Publishable or Published?
Bowerbird at aol.com
Bowerbird at aol.com
Wed Feb 16 17:31:57 EST 2005
todd said:
> I apologize.
oh, please. don't apologize! no need.
i _love_ a rugged exchange of views.
people regularly accuse me of flaming,
but actually, i'm as cool as a cucumber.
> I was hoping though, that you could supply your own examples.
well, i can, actually, even in my favorite arena of e-books:
most hand-held e-book-machines (and pda's) accept .html.
indeed, at this point in time, it's the rosetta-stone format,
so that's a place where .html is _not_ viewed in a browser.
and you're absolutely right. theoretically, there is no real
_requirement_ that .html be viewed in a browser. however,
given the complexities into which .html is being developed,
good luck to anyone building a non-browser that'll grok it.
(though i see some interesting stuff built on top of webkit.)
most of the e-book-machines only support a subset of .html.
(search google for "handheld html" to come up with the link.)
furthermore, people seem to have "accepted" the obligation
to convert their text into .html without too much of a fight.
many people convert project gutenberg's plain-ascii e-books
into .html, so they can put them on their handheld machines.
what i see out in the world, though, is a whole bunch of text
that is _not_ marked up. and we seem to be generating text
at a much faster rate than we'll ever be able to mark it up.
(think of how much text yahoogroups generate every day.)
even if the text-to-html process can be automated greatly,
it's one step that (to me) seems to be largely unnecessary...
let's go back to those project gutenberg e-texts, for instance.
i agree entirely that, in the raw-ascii form, with text that is
one-sized and unstyled throughout, they are just plain ugly.
and as an e-book, a plain-text file leaves much to be desired.
the paper-books had headers that are big and bold, and it had
a table of contents and maybe footnotes and cross-references.
converting the e-text to .html allows us to restore all that.

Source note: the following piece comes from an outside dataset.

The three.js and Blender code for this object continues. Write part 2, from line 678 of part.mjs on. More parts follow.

but again, it comes at the cost of doing markup. even if it's
automatic -- troublesome with the project gutenberg files,
as their formatting suffers from terrible inconsistencies --
it seems like an unnecessary step. why not build a viewer
that understands the underlying structure of those e-texts,
and treats it accordingly? so that's what i have been doing.

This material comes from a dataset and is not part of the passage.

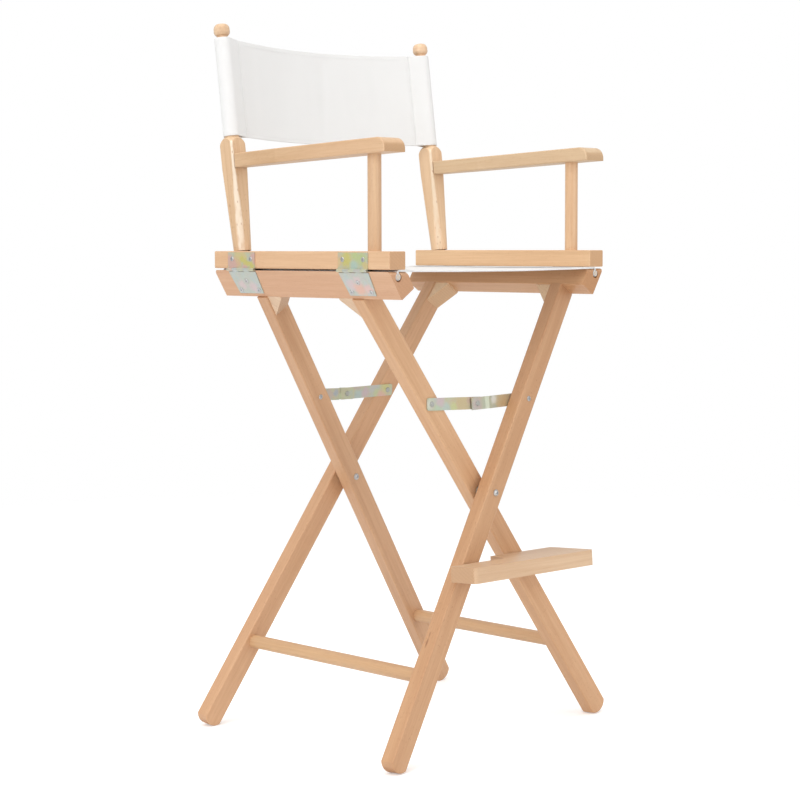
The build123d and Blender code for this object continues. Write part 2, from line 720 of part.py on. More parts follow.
def stay(end):
    """Long link, its leg rivet, short link, middle rivet and the short link's screw."""
    long_plane, long_run = link_plane(-end, end)
    short_plane, short_run = link_plane(end, end)

    with BuildPart() as long_link:
        with BuildSketch(long_plane.offset(STAY_GAP)):
            with Locations((long_run / 2 + 1.0, 0)):
                RectangleRounded(long_run + LONG_LINK_OVER, STAY_H, STAY_END_R)
            Circle(RIVET_HOLE_R, mode=Mode.SUBTRACT)
        extrude(amount=STAY_T)

    rivet_head = STAY_GAP + STAY_T + RIVET_PLAY
    with BuildPart() as leg_rivet:
        with BuildSketch(long_plane.offset(-RIVET_IN)):
            Circle(RIVET_R)
        extrude(amount=RIVET_IN + rivet_head)
        with BuildSketch(long_plane.offset(rivet_head)):
            Circle(LEG_RIVET_HEAD_R)
        extrude(amount=HEAD_EDGE)
        with BuildSketch(long_plane.offset(rivet_head + HEAD_EDGE)):
            Circle(LEG_RIVET_HEAD_R)
        extrude(amount=DOME_H, taper=45)

    lap_plane = long_plane.offset(STAY_GAP + STAY_T + STAY_LAP)  # clear of the long link

    def lap_height(x):
        """Height of the lap plane over the short link's plane."""
        at = short_plane.from_local_coords(Vector(x, 0, 0))
        rise = (lap_plane.origin - at).dot(lap_plane.z_dir)
        return rise / short_plane.z_dir.dot(lap_plane.z_dir)

    # flat on its leg, then stepped to lap the long link; (x, height over the leg's face)
    tip = short_run + 13.0
    edge = [
        (-LINK_END, -STAY_GAP),
        (short_run - 24.0, -STAY_GAP),
        (short_run - 17.0, lap_height(short_run - 17.0) + STAY_T),
        (tip, lap_height(tip) + STAY_T),
        (tip, lap_height(tip)),
        (short_run - 17.6, lap_height(short_run - 17.6)),
        (short_run - 24.6, -STAY_GAP - STAY_T),
        (-LINK_END, -STAY_GAP - STAY_T),
    ]
    # the edge plane's local y is the short plane's -z
    edge_plane = Plane(
        origin=short_plane.origin, x_dir=short_plane.x_dir, z_dir=short_plane.y_dir
    )
    with BuildPart() as short_link:
        with BuildSketch(edge_plane):
            with BuildLine():
                Polyline(*[(x, -height) for x, height in edge], close=True)
            make_face()
        extrude(amount=STAY_H / 2, both=True)
        with BuildSketch(short_plane.offset(-12)):
            Circle(RIVET_HOLE_R)
        extrude(amount=24, mode=Mode.SUBTRACT)

    joint = short_plane.from_local_coords(Vector(short_run, 0, lap_height(short_run)))
    head = Plane(origin=joint + lap_plane.z_dir * (STAY_T + 0.08), z_dir=lap_plane.z_dir)
    with BuildPart() as mid_rivet:
        with BuildSketch(head):
            Circle(MID_RIVET_HEAD_R)
        extrude(amount=HEAD_EDGE)
        with BuildSketch(head.offset(HEAD_EDGE)):
            Circle(MID_RIVET_HEAD_R)
        extrude(amount=DOME_H, taper=45)

    # through the front leg: cross-recessed head in front, flat head behind the link
    back_head = short_plane.offset(-rivet_head)
    with BuildPart() as leg_screw:
        with BuildSketch(back_head):
            Circle(RIVET_R)
        extrude(amount=LEG_T + STAY_GAP + STAY_T + 2 * RIVET_PLAY)
        with BuildSketch(short_plane.offset(LEG_T + 0.1)):
            Circle(STAY_SCREW_HEAD_R)
        extrude(amount=HEAD_EDGE)
        with BuildSketch(short_plane.offset(LEG_T + 0.1 + HEAD_EDGE)):
            Circle(STAY_SCREW_HEAD_R)
        extrude(amount=1.0, taper=42)
        with BuildSketch(short_plane.offset(LEG_T + 0.75)):
            Rectangle(STAY_SLOT_L, STAY_SLOT_W)
            Rectangle(STAY_SLOT_W, STAY_SLOT_L)
        extrude(amount=1.4, mode=Mode.SUBTRACT)
        with BuildSketch(back_head):
            Circle(STAY_SCREW_BACK_R)
        extrude(amount=-1.2)

    return {
        "long": long_link.part,
        "rivet": leg_rivet.part,
        "short": short_link.part,
        "mid_rivet": mid_rivet.part,
        "screw": leg_screw.part,
    }


# ---- footrest: a notched board pivoted on the outer front leg -----------------

BOARD_Z = 295.2  # top of the board where it meets the inner front leg
BOARD_T = 25.0
BOARD_D = 96.5
BOARD_X0, BOARD_X1 = -116.5, 156.0
BOARD_CORNER_R = 7.0
NOTCH_X = 5.0  # slanting wall of the notch
BOARD_INNER_GAP = 3.0  # board to the inner front leg
BOARD_OUTER_GAP = 3.4  # board to the outer front leg, at the bolt
FOOT_BOLT_R, FOOT_BOLT_HOLE_R = 3.0, 3.06
FOOT_BOLT_IN = 16.0  # depth in the board
FOOT_BOLT_BACK = 3.2  # beyond the leg's rear face
FOOT_BOLT_HEAD_R, FOOT_BOLT_HEAD_T = 6.0, 1.4
PEG_R, PEG_IN, PEG_OUT = 4.0, 14.0, 19.0
PEG_BELOW = 5.4  # peg axis below the board

FORWARD = leg_dirs(INNER, FRONT).out  # square to the inner front leg's front face
BOARD_LEFT = Vector(-FORWARD.Y, FORWARD.X, 0).normalized()  # along the board
BOARD_UP = FORWARD.cross(BOARD_LEFT).normalized()
# top of the board, local y toward the rear
BOARD_PLANE = Plane(
    origin=on_leg(INNER, FRONT, leg_dist_at(BOARD_Z)) + FORWARD * BOARD_INNER_GAP,
    x_dir=BOARD_LEFT,
    z_dir=BOARD_UP,
)
BOARD_MID_Z = (BOARD_PLANE.origin - BOARD_UP * (BOARD_T / 2)).Z
# on the outer front leg's front face, facing forward
FOOT_BOLT_PLANE = Plane(
    origin=on_leg(OUTER, FRONT, leg_dist_at(BOARD_MID_Z - 1.0)),
    x_dir=BOARD_LEFT,
    z_dir=FORWARD,
)


def footrest_board():
    origin = BOARD_PLANE.origin
    notch_d = (FOOT_BOLT_PLANE.origin - origin).dot(FORWARD) + BOARD_OUTER_GAP
    right, left, notch = (x - origin.X for x in (BOARD_X0, BOARD_X1, NOTCH_X))
    with BuildPart() as board:
        with BuildSketch(BOARD_PLANE):
            with BuildLine():
                Polyline(
                    (right, -notch_d),
                    (notch - 3, -notch_d),
                    (notch + 9, 0),
                    (left, 0),
                    (left, -BOARD_D),
                    (right, -BOARD_D),
                    close=True,
                )
            make_face()
        extrude(amount=-BOARD_T)
        front_corners = board.edges().filter_by(
            lambda e: abs(e.length - BOARD_T) < 0.05
            and (e.center() - origin).dot(FORWARD) > BOARD_D - 5
        )
        fillet(front_corners, BOARD_CORNER_R)
        with BuildSketch(FOOT_BOLT_PLANE.offset(-40)):
            Circle(FOOT_BOLT_HOLE_R)
        extrude(amount=40 + BOARD_OUTER_GAP + FOOT_BOLT_IN + 0.5, mode=Mode.SUBTRACT)
    return board.part


def footrest_bolt():
    """Pivot bolt through the outer front leg into the board."""
    back = LEG_T + FOOT_BOLT_BACK
    with BuildPart() as bolt:
        with BuildSketch(FOOT_BOLT_PLANE.offset(-back)):
            Circle(FOOT_BOLT_R)
        extrude(amount=back + BOARD_OUTER_GAP + FOOT_BOLT_IN)
        with BuildSketch(FOOT_BOLT_PLANE.offset(-back)):
            Circle(FOOT_BOLT_HEAD_R)
        extrude(amount=-FOOT_BOLT_HEAD_T)
    return bolt.part


def footrest_peg():
    """Rest peg on the inner front leg, under the board."""
    peg_dist = leg_dist_at(BOARD_MID_Z - BOARD_T / 2 - PEG_BELOW)
    peg_plane = Plane(origin=on_leg(INNER, FRONT, peg_dist), z_dir=FORWARD)
    with BuildPart() as peg:
        with BuildSketch(peg_plane.offset(-PEG_IN)):
            Circle(PEG_R)
        extrude(amount=PEG_IN + PEG_OUT)
        chamfer(peg.faces().sort_by(Axis.Y)[0].edges(), 0.6)
    return peg.part


# ---- all the pieces, by file name -------------------------------------------

pieces = {
    "pivot_bolts": pivot_bolts(),
    "pivot_spacers": pivot_spacers(),
    "pivot_nuts": pivot_nuts(),
    "seat_canvas": seat_canvas(),
    "back_canvas": back_canvas(),
    "footrest_board": footrest_board(),
    "footrest_bolt": footrest_bolt(),
    "footrest_peg": footrest_peg(),
}

for end_name, end in (("front", FRONT), ("rear", REAR)):
    for stay_name, stay_piece in stay(end).items():
        pieces[f"{end_name}_stay_{stay_name}"] = stay_piece

for side_name, side in (("right", RIGHT), ("left", LEFT)):
    posts = [back_post(side), front_post(side)]
    pieces[f"back_post_{side_name}"], pieces[f"front_post_{side_name}"] = posts
    pieces[f"armrest_{side_name}"] = armrest(side, posts)
    pieces[f"seat_rod_{side_name}"] = seat_rod(side)
    pieces[f"hinge_pins_{side_name}"] = hinge_pins(side)
    for level, upper in (("upper", True), ("lower", False)):
        pieces[f"hinge_leaves_{level}_{side_name}"] = hinge_leaves(side, upper)
        pieces[f"hinge_screws_{level}_{side_name}"] = hinge_screws(side, upper)
    upper_screws = pieces[f"hinge_screws_upper_{side_name}"]
    pieces[f"upper_rail_{side_name}"] = upper_rail(side, posts + [upper_screws])

# fittings that enter each leg besides its stretcher
LEG_FITTINGS = {
    "front_outer": ["front_stay_screw", "footrest_bolt"],
    "rear_outer": ["rear_stay_rivet"],
    "front_inner": ["front_stay_rivet", "footrest_peg"],
    "rear_inner": ["rear_stay_screw"],
}

for frame_name, frame, rail_side in (("outer", OUTER, "left"), ("inner", INNER, "right")):
    cross_rod = stretcher(frame)
    pieces[f"stretcher_{frame_name}"] = cross_rod
    legs = []
    for end_name, end in (("front", FRONT), ("rear", REAR)):
        leg_name = f"{end_name}_{frame_name}"
        fittings = [pieces[name] for name in LEG_FITTINGS[leg_name]]
        legs.append(leg(frame, end, [cross_rod] + fittings))
        pieces[f"leg_{leg_name}"] = legs[-1]
    rail = lower_rail(frame, legs + [pieces[f"hinge_screws_lower_{rail_side}"]])
    pieces[f"lower_rail_{rail_side}"] = rail
    pieces[f"corner_blocks_{rail_side}"] = corner_blocks(frame, rail, legs)

os.makedirs("parts", exist_ok=True)
for label, piece in pieces.items():
    piece.move(Location((0, ORIGIN_Y, 0)))
    piece.label = label
    export_step(piece, "parts/" + label + ".step")
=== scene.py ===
"""A folding director's chair: lacquered beech frame, zinc-plated metal, white canvas.

The chair stands on z = 0 and faces -Y; +X is its left side and +Z is up. Places written in the
script have y = 0 midway along the rails; the CAD has that middle at MID_Y (see placed).
"""
import bpy
import bmesh
import math
from mathutils import Vector, Matrix, noise


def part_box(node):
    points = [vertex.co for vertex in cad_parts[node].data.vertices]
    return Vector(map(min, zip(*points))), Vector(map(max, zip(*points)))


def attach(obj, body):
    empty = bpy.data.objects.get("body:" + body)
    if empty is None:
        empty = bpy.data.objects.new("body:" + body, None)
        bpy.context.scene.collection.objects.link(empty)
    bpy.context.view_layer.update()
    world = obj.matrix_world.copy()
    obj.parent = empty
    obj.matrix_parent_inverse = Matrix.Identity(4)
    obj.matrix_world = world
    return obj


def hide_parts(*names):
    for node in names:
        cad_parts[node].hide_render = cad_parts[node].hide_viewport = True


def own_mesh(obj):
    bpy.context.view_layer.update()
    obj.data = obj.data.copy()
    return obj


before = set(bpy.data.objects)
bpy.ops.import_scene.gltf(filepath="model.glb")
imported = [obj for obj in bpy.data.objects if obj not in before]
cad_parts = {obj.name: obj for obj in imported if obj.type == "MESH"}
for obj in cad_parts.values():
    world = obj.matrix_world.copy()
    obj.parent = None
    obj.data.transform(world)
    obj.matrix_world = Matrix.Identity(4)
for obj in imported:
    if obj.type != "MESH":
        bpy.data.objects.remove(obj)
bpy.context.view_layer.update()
rail_lo, rail_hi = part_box("upper_rail_right")
MID_Y = (rail_lo[1] + rail_hi[1]) / 2

# ---------------------------------------------------------------- driving dimensions, metres
LEAN = math.radians(7.55)  # the back posts lean rearward
POST_DIR = (0, math.sin(LEAN), math.cos(LEAN))
POST_X, POST_Y, POST_Z = 0.2317, 0.1555, 0.788  # foot of the left upper post, on its axis
POST_EDGE = 0.0146  # post axis to its faces
LEG_SPLAY, LEG_TILT = math.radians(33.7), math.radians(4.8)  # sideways, front to back
FRONT_STAY_Y, REAR_STAY_Y = -0.143, 0.154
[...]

the _easy_ part was programming the e-book functionalities.
(easy for me, anyway, since i've created lots of e-book apps.)
the _hard_ part was writing the routines to snuff out all the
inconsistencies in formatting of the text across the library,
due to their creation by many different people over the years,
plus a very cavalier attitude about consistency from the people
who michael hart entrusted as caretakers developing standards.
while moaning about this task of resolving inconsistencies,
i whined that it would be _so_ much simpler if they had only
followed a few simple rules a bit more formally, and bingo,
that gave me the inspiration to develop such rules as "z.m.l.".
(the name was selected especially for the techies out there
who can't seem to discuss anything that isn't an acronym.)
in the same way e-mail conventions are the base for markdown,
the most common formatting conventions in project gutenberg's
e-texts have served as the foundation for zen markup language.
the idea was that you could drop any project gutenberg e-text
on the app, and it would analyze the text, regularize formatting,
and present it correctly, with big and bold headers, for instance,
and an auto-generated hotlinked table of contents, with footnotes
treated in the expected manner, cross-references auto-linked, etc.
since the circle of people at project gutenberg was so _frosty_
about resolving to eliminate inconsistencies in future e-texts,
i felt there's no reason to help people who won't help themselves,
so i pulled back from that goal, and now promise only that my app
will correctly process text that's marked up _strictly_ in z.m.l.
i'd also been long familiar with se-text as a plain-text format,
of course, plus people told me about markdown when it surfaced.
and the emergence and evolution of wiki-markup is inspiring too.
it seems people are now realizing that doing markup ain't fun.
it appears that our problem now is too many plain-text formats,
all of them just a little bit incompatible with each other. :+)
anyway, to help beta-test my viewer-program (please! thanks!),
just send an e-mail to: zml_talk-subscribe at yahoogroups.com
there's an old version saved in the files section there right now,
but i will have a new one within a week or so, if you wanna wait.
it's cross-platform, mac os7.x through o.s.x, win95 and up,
and i can even compile a linux version if someone wants to
test it for me from scratch. (i don't have a linux machine.)
the program will shortly morph into a w.y.s.i.w.y.g. editor as well
-- because hey, that's the way it ought to be, don't you think? --
but for the time being, i'm plugging it just as a viewer-program.
> Heck yeah! Where's the PayPal link?
thanks, but my program is free, as in beer.
i wrote it as a present for michael hart,
in recognition of his pioneering efforts.
(by the way, where _is_ this free beer, anyway?
i always seem to have to pay for all of my beer!)
anyway, i'm sorry for the long posts just to introduce myself,
a friendly soul walking a parallel path very close to markdown.